Yeah that is kind of confusing haha sorry.

Im having trouble with this next part.

One day the brakes fail (causing the braking force to immediately go to zero) just as the cable car leaves the top on its downward journey. What is the resulting tension in the cable?

It says as a hint: you will use 2 equations with 2 unknowns.

So now wouldnt each side just have 2 forces.

the force parallel to the ramp for the cable car and the tension

and then the force parallel to the ramp for the counter weight and the tension?

Thats right.Continue with your method by writing Newton's second law for the car and for the counterweight.You now have two equations with two unknowns...tension and acceleration.After that its maths.

Just to make sure would my 2 equations be:

T + Fc = m(a)

T + Fw = m(a)

T = tension

Fc = force parallel to the ramp for the cable car

Fw = force parallel to the ramp for the counterweight

Make sure you get the directions right.For the car mgsin30-T =ma,for the counterweight the tension is bigger.I have to go now.Good luck.

How can the tension be bigger for the counterweight if it only asks for

What is the resulting tension in the cable?

shouldn't the tensions be the same?

I also need help with the last part of this question if anyone can direct me in the right direction.

what is the runaway car's speed at the bottom of the hill?

thank you

How can the tension be bigger for the counterweight if it only asks for

What is the resulting tension in the cable?

shouldn't the tensions be the same?

Sorry mybroshi my reply was ambiguous.I meant that for the counterweight the tension was bigger than the component of the weight.The tension is the same all along the cable.
For the last part of ther question use an equation of motion.

so do these 2 equations look right?

mgsin30 - T =ma and i will use m as the mass of the cable car.

T - mgsin20 = ma and i will use m as the mass of the counterweight?
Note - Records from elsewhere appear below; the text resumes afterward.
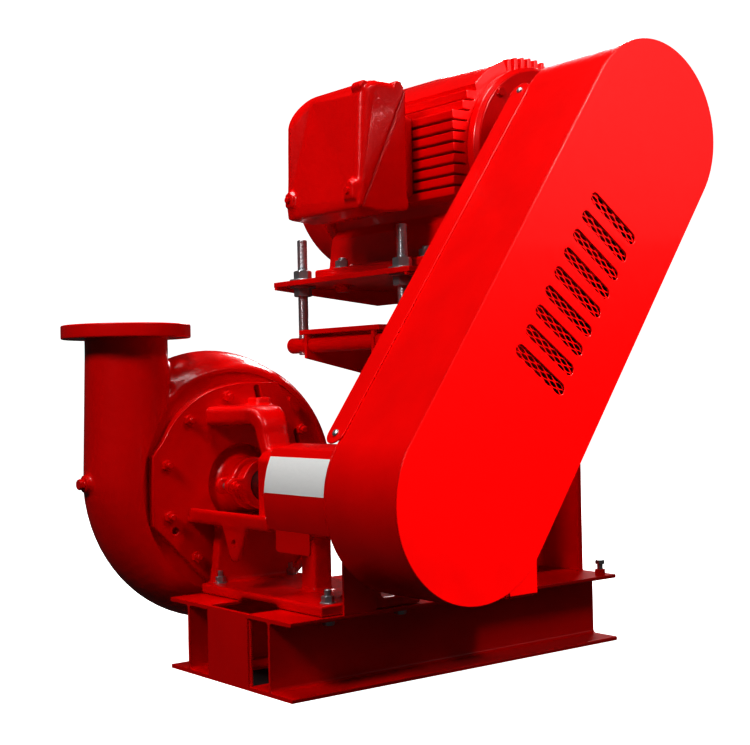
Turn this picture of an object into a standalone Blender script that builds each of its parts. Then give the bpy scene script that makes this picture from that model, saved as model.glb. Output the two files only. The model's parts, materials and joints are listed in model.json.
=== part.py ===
"""Belt-driven centrifugal pump with its electric motor carried overhead on a two-beam skid.

Metres, +Z up. Sizes are laid out from the skid's near left bottom corner: +X runs along the beams,
+Y along the pump's shaft from the belt guard towards the casing. An empty shifts everything so that
the origin lies under the middle of the whole machine.
"""
import math

import bmesh
import bpy
from mathutils import Matrix, Vector

# Small gap kept between pieces that touch, and the running clearance round shafts
GAP = 0.0003
RUN = 0.0005
# How far cast pieces run into each other before they are joined, and the set-off that keeps two of
# their faces out of one plane
BITE = 0.004
OFFSET = 0.0005

# Skid: two 6 inch H beams with closing plates between them
SKID_LENGTH = 0.9144
SKID_WIDTH = 0.4572
BEAM = 0.1524
BEAM_FLANGE = 0.0085
BEAM_WEB = 0.0066
END_PLATE = 0.008
SKID_TOP = BEAM

# Pump shaft line
AXIS_X = 0.204
AXIS_Z = 0.387
SHAFT_R = 0.030
SLEEVE_R = 0.035
WHEEL_SEAT_R = 0.024
SHAFT_END_Y = -0.252
BLADES = 5
BLADE = 0.008
BLADE_SWEEP = 80
JOURNAL_R = 0.0455

# Bearing frame, one casting
FRAME_FACE_Y = 0.480
FRAME_FLANGE = 0.022
FRAME_SIDE = 0.2275
FRAME_CUT = 0.082
FRAME_ROUND = 0.225
FRAME_BORE_R = 0.088
BARREL_R = 0.095
NOSE_Y = 0.272
BARREL_END_Y = -0.070
HOUSING_Y = 0.190
STRUT_TOP = 0.566
STRUT_UNDER = 0.520
STRUT_BEND_Y = 0.395
STRUT_BEND_R = 0.060
STRUT = 0.040
STRUT_KNEE = (0.325, 0.470)
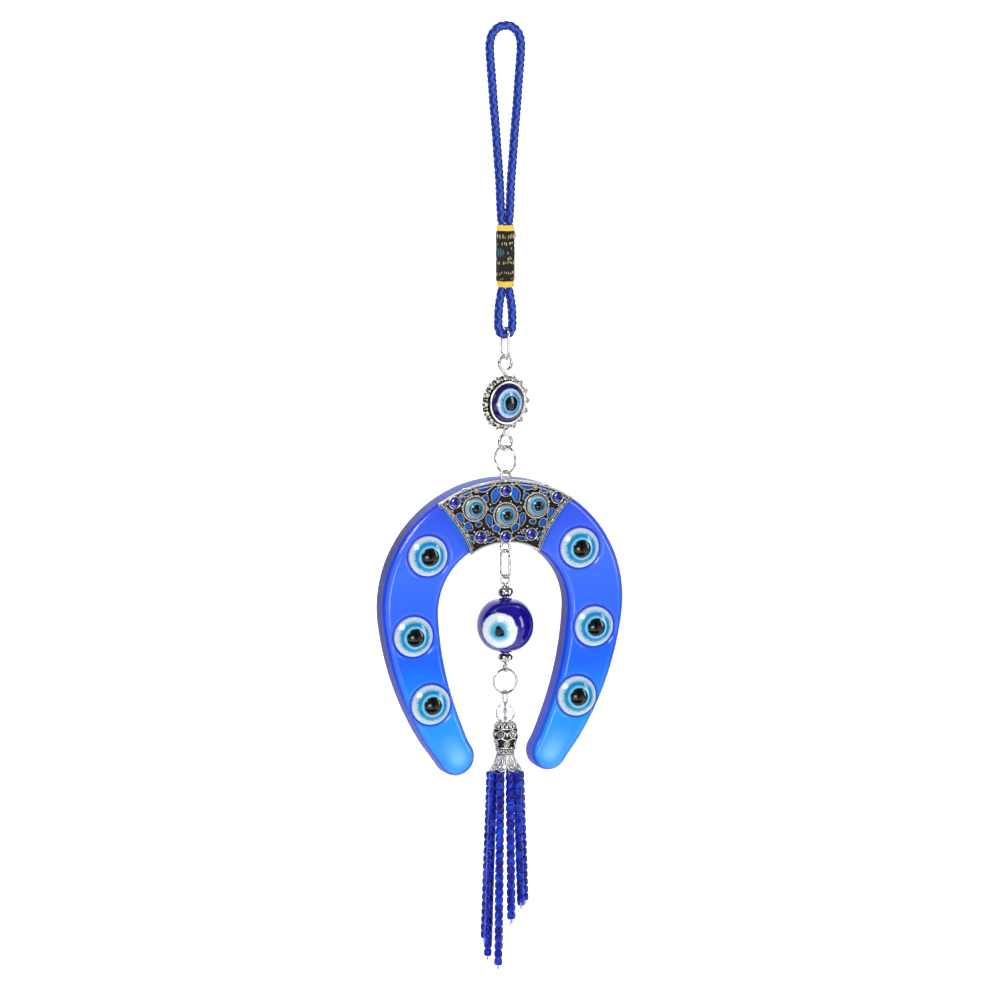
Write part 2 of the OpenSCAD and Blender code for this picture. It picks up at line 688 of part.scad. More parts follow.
module strand_beads(i) {
    bore = thread_d + 0.2;
    color("darkblue") at_strand(i) for (k = [0:strand_seeds[i] - 1])
        translate([0, 0, -seed_start - k * seed_pitch]) difference() {
            intersection() {
                sphere(d = seed_d, $fn = 32);
                translate([0, 0, -seed_h / 2]) cylinder(d = 2 * seed_d, h = seed_h, $fn = 16);
            }
            translate([0, 0, -seed_d]) cylinder(d = bore, h = 2 * seed_d, $fn = 16);
        }
}

module strand_thread(i) {
    length = seed_start + (strand_seeds[i] - 0.5) * seed_pitch + tail;
    color("lavender") at_strand(i) {
        sphere(r = pivot_ball_r);
        translate([0, 0, -length]) cylinder(d = thread_d, h = length);
        translate([0, 0, -length]) sphere(d = thread_d + 0.2);
    }
}

hanging_cord();
top_thread_wrap();
brocade_band();
bottom_thread_wrap();
cord_link();
sun_setting();
sun_eye();
horseshoe_link();
horseshoe_body();
leg_eye(-1, 0);  // leg_eye_left_top
leg_eye(-1, 1);  // leg_eye_left_middle
leg_eye(-1, 2);  // leg_eye_left_low
leg_eye(1, 0);  // leg_eye_right_top
leg_eye(1, 1);  // leg_eye_right_middle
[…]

so i solved for a from the first equation...

a = (9898 - T)/2020

then i plugged that into the 2nd equation for a and solved for T and got

T = 7968 N

Does that look correct?

and i do not believe we have learned motion yet in my physics class. is there any other way to solve this last part?

thank you

ok so that was correct.

now can anyone help me find the what is the runaway car's speed at the bottom of the hill?

any help would be greatly appreciated.

thank you

ok so that was correct.

now can anyone help me find the what is the runaway car's speed at the bottom of the hill?
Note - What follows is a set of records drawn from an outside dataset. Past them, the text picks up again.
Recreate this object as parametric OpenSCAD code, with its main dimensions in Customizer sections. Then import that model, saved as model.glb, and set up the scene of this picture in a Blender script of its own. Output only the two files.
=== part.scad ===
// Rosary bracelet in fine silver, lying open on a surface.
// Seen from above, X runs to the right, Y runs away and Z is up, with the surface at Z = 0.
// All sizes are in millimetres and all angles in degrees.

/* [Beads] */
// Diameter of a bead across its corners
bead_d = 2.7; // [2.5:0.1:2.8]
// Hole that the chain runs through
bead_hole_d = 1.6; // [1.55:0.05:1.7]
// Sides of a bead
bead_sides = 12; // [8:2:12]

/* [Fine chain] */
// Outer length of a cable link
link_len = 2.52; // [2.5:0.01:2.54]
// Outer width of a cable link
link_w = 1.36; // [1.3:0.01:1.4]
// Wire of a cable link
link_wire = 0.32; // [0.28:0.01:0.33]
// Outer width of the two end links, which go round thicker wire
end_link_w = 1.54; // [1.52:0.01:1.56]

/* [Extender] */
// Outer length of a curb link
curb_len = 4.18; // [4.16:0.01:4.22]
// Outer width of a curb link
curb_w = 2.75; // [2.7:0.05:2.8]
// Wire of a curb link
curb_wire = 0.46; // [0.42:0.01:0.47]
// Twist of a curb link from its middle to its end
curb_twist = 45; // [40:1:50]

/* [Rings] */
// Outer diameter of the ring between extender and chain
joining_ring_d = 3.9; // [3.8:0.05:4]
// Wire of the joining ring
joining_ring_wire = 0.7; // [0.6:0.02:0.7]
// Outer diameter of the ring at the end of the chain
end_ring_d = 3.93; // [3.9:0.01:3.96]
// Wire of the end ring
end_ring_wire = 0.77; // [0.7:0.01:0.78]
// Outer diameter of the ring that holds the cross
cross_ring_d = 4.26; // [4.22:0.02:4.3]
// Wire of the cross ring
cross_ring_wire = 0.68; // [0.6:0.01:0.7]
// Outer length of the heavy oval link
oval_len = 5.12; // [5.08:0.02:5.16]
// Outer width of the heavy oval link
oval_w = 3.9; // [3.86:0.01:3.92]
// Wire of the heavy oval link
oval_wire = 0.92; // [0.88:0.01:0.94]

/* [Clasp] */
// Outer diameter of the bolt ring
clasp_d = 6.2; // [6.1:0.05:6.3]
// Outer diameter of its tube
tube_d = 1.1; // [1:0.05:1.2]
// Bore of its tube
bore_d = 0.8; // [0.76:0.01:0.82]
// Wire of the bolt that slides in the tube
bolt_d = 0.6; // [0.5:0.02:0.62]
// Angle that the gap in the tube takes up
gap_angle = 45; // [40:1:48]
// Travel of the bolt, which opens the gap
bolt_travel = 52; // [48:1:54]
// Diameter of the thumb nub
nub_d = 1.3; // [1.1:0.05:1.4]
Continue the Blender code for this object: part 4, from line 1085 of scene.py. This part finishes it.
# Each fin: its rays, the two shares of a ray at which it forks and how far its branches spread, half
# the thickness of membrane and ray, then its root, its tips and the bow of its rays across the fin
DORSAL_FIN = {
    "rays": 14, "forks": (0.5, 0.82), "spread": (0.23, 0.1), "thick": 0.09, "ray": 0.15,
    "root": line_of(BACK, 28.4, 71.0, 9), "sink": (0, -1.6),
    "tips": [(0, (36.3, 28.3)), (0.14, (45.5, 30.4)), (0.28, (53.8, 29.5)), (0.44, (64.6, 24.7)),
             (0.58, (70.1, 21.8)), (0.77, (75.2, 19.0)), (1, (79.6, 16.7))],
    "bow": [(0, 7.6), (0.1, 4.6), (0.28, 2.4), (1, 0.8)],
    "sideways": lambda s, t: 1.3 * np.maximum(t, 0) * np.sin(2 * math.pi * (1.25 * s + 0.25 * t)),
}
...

any help would be greatly appreciated.

thank you

Yes it was correct.If you're not familiar yet with equations of motion I suppose you could use PE lost=KE gained.

we havent learned about energy yet.

i dont know why i said we havent learned about motion. i mean we have but we have just covered it briefly.
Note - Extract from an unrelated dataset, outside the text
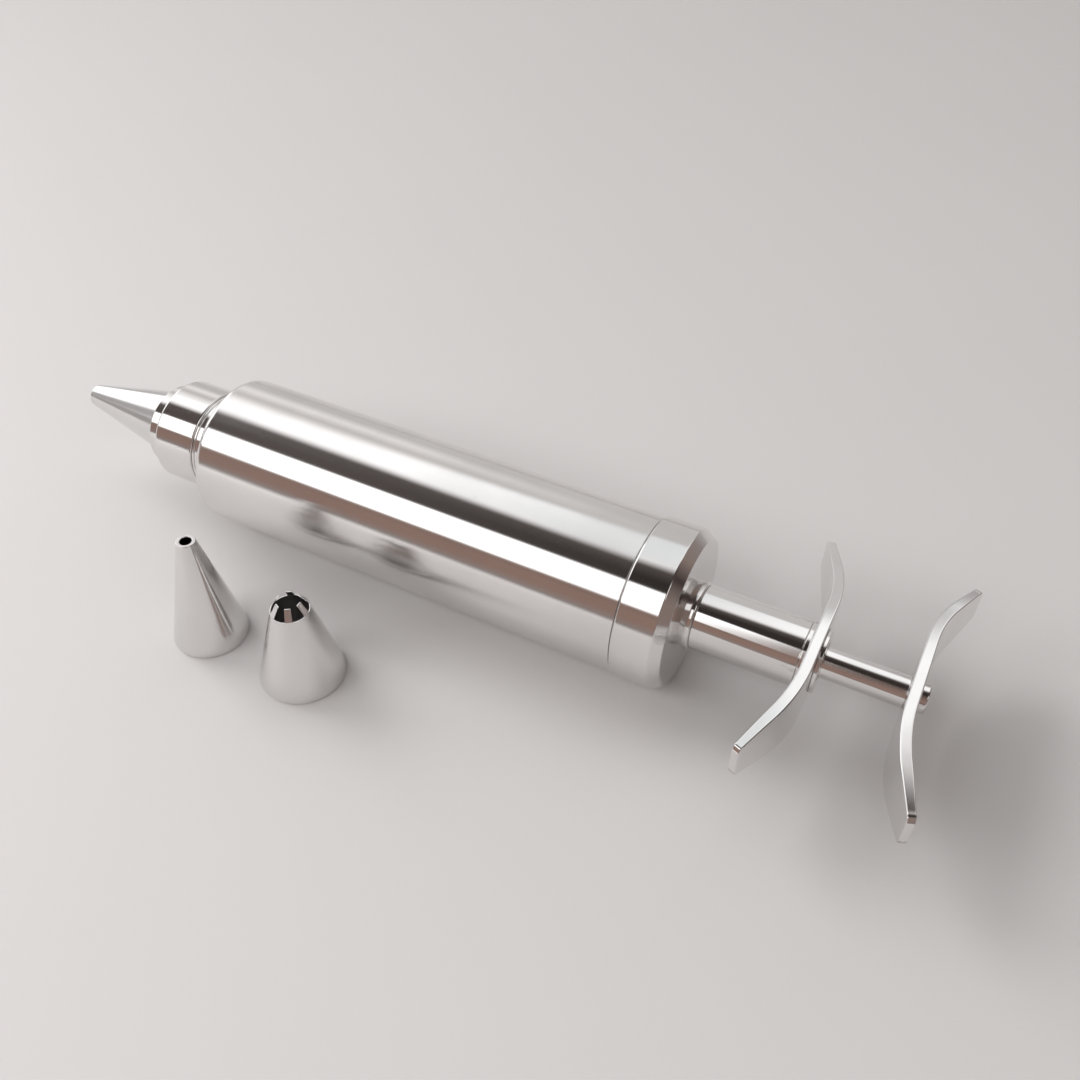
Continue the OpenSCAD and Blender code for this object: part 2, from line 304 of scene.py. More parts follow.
class Graph:
    """Short calls for building a node tree."""

    def __init__(self, tree):
        self.tree = tree
        tree.nodes.clear()

    def node(self, kind, **props):
        made = self.tree.nodes.new(kind)
        for key, value in props.items():
            setattr(made, key, value)
        return made

    def put(self, socket, value):
        if isinstance(value, bpy.types.NodeSocket):
            self.tree.links.new(value, socket)
        elif value is not None:
            socket.default_value = value

    def math(self, operation, a, b=None):
        made = self.node("ShaderNodeMath", operation=operation)
        for socket, value in zip(made.inputs, (a, b)):
            self.put(socket, value)
        return made.outputs[0]

    def add(self, *values):
        return functools.reduce(lambda a, b: self.math("ADD", a, b), values)

    def times(self, *values):
        return functools.reduce(lambda a, b: self.math("MULTIPLY", a, b), values)

    def ramp(self, fac, stops):
        made = self.node("ShaderNodeValToRGB")
        elements = made.color_ramp.elements
        while len(elements) > 1:
            elements.remove(elements[-1])
        elements[0].position, elements[0].color = stops[0]
        for at, colour in stops[1:]:
            elements.new(at).color = colour
        self.put(made.inputs[0], fac)
        return made.outputs[0]

    def rise(self, value, start, end):
        """0 below start, 1 above end, smooth between; start may be the larger one."""
        made = self.node("ShaderNodeMapRange", interpolation_type="SMOOTHSTEP")
        self.put(made.inputs["Value"], value)
        self.put(made.inputs["From Min"], start)
        self.put(made.inputs["From Max"], end)
        return made.outputs[0]

    def spread(self, value, low, high, from_low=0.0, from_high=1.0):
        made = self.node("ShaderNodeMapRange", clamp=True)
        self.put(made.inputs["Value"], value)
        self.put(made.inputs["From Min"], from_low)
        self.put(made.inputs["From Max"], from_high)
        self.put(made.inputs["To Min"], low)
        self.put(made.inputs["To Max"], high)
        return made.outputs[0]

    def mix(self, fac, a, b):
        made = self.node("ShaderNodeMix", data_type="RGBA")
        self.put(made.inputs[0], fac)
        self.put(made.inputs[6], a)
        self.put(made.inputs[7], b)
        return made.outputs[2]

    def noise(self, vector, scale, detail=2.0, rough=0.5):
        made = self.node("ShaderNodeTexNoise")
        self.put(made.inputs["Vector"], vector)
        self.put(made.inputs["Scale"], scale)
        self.put(made.inputs["Detail"], detail)
        self.put(made.inputs["Roughness"], rough)
        return made.outputs[0]

    def join(self, x, y, z):
        made = self.node("ShaderNodeCombineXYZ")
        for socket, value in zip(made.inputs, (x, y, z)):
            self.put(socket, value)
        return made.outputs[0]

    def split(self, vector):
        made = self.node("ShaderNodeSeparateXYZ")
        self.put(made.inputs[0], vector)
        return made.outputs

    def bump(self, height, distance, strength=1.0, normal=None):
        made = self.node("ShaderNodeBump")
        self.put(made.inputs["Height"], height)
        self.put(made.inputs["Distance"], distance)
        self.put(made.inputs["Strength"], strength)
        if normal is not None:
            self.put(made.inputs["Normal"], normal)
        return made.outputs[0]


def material(name):
    made = bpy.data.materials.new(name)
    made.use_nodes = True
    graph = Graph(made.node_tree)
    out = graph.node("ShaderNodeOutputMaterial")
    shader = graph.node("ShaderNodeBsdfPrincipled")
    graph.tree.links.new(shader.outputs[0], out.inputs[0])
    return made, graph, shader


# ---------------------------------------------------------------- materials


MARK_DEPTH, HAIR_DEPTH, GRAIN_DEPTH, SCRATCH_DEPTH, PORE_DEPTH = 3.5e-7, 6e-7, 9e-7, 1e-6, 1e-5


def shaded(colour, share):
    """The same colour at a share of its brightness."""
    return tuple(c * share for c in colour[:3]) + (1.0,)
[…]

are there some equations you could point me to that would maybe help me solve that last part of the question.

It is due today!!!! :(

1.Look again at your post 14.Plug the tension in your equation to find the acceleration(a)
2.Use trig to find the distance the car travels down the slope(s)
3.With your question the initial velocity of the car(u)at the top of the slope is zero.
4.Look up equations of motion.There is one that links final velocity(v) with u,a and s.

I am getting 27.64 m/s for my final velocity.... this is what i did

a = 0.955 m/s^2

the distance traveled is 400m : i got this from using the law of sines on the right triangle to solve for the hypotenuse x (the part that the cable car is going down on)

200/sin30 = x/sin90

x=400

then i used the equation vf^2 = vi^2 + 2ad

vf^2 = 0 + 2(0.955)(400)

vf = 27.64

does this look correct?

thanks for all of the help

yay that was right!

thank you Dadface for all of the help!